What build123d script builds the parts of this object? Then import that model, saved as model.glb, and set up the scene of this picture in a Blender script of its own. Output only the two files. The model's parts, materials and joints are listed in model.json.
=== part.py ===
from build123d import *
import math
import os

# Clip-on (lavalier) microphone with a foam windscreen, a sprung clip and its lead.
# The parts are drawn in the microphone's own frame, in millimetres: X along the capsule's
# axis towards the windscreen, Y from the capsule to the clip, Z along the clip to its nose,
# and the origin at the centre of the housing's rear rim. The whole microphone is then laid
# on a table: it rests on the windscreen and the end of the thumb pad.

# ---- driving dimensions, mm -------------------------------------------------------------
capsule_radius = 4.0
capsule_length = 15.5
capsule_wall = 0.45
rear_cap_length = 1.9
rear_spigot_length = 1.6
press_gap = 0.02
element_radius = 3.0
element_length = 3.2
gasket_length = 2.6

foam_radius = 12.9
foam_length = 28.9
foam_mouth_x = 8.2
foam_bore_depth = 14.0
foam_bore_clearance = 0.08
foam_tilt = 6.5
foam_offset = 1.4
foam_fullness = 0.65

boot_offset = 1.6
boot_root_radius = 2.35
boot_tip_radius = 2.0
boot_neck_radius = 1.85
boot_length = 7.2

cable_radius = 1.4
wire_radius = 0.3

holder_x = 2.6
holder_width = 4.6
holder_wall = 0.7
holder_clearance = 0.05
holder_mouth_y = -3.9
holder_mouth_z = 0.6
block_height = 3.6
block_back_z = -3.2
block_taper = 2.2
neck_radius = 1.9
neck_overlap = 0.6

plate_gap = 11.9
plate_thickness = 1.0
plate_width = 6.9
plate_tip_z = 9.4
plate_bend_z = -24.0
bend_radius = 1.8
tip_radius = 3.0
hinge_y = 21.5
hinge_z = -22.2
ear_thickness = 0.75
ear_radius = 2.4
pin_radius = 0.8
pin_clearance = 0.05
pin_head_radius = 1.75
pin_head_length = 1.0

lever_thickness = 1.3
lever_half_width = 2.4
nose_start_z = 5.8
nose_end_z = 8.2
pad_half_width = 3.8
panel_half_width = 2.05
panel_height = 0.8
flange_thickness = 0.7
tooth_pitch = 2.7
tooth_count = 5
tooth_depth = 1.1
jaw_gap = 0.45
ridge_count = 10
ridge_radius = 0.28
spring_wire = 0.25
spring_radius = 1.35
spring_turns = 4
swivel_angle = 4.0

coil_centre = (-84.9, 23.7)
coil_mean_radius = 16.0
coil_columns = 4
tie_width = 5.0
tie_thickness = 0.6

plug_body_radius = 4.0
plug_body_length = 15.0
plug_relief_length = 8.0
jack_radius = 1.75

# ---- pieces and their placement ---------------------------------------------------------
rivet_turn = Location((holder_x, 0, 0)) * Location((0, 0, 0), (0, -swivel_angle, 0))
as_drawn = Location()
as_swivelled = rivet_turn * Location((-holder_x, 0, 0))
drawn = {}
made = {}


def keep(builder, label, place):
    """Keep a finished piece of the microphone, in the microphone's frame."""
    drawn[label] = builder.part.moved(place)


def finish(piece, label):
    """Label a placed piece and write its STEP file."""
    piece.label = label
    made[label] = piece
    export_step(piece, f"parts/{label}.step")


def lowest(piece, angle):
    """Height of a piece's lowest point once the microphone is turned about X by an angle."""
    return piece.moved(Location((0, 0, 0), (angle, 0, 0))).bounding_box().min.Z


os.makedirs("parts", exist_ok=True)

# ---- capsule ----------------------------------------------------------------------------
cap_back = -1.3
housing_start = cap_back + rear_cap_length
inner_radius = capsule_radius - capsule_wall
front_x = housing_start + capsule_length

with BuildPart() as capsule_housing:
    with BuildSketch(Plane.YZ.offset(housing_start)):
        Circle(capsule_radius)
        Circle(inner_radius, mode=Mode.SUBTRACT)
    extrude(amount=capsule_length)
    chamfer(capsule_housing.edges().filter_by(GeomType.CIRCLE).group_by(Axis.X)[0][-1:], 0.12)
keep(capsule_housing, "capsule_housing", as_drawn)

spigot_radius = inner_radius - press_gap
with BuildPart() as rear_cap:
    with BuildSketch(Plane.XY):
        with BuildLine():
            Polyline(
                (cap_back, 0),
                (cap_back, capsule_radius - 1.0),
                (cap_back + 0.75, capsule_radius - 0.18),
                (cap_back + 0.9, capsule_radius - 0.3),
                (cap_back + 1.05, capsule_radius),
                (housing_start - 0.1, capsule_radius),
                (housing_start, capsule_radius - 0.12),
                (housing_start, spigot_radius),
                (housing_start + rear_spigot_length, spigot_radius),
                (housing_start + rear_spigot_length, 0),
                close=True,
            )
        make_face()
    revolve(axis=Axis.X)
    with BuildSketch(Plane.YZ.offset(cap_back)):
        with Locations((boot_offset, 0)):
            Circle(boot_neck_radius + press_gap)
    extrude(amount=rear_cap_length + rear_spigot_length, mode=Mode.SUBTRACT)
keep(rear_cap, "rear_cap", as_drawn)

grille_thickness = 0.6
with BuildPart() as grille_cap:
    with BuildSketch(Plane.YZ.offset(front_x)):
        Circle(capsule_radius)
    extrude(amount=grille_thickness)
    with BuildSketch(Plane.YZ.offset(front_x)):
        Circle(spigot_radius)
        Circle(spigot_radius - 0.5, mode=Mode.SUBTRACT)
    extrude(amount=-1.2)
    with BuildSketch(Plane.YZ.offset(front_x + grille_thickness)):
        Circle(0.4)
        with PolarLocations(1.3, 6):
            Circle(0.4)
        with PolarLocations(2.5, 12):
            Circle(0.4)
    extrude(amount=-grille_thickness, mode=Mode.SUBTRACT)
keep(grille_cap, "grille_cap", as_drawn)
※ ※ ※
• [Task goal]: Choose all lines containing the string "parts" and copy them out.

• [Output below]:
What build123d script builds the parts of this object? Then import that model, saved as model.glb, and set up the scene of this picture in a Blender script of its own. Output only the two files. The model's parts, materials and joints are listed in model.json.
# The parts are drawn in the microphone's own frame, in millimetres: X along the capsule's
    export_step(piece, f"parts/{label}.step")
os.makedirs("parts", exist_ok=True)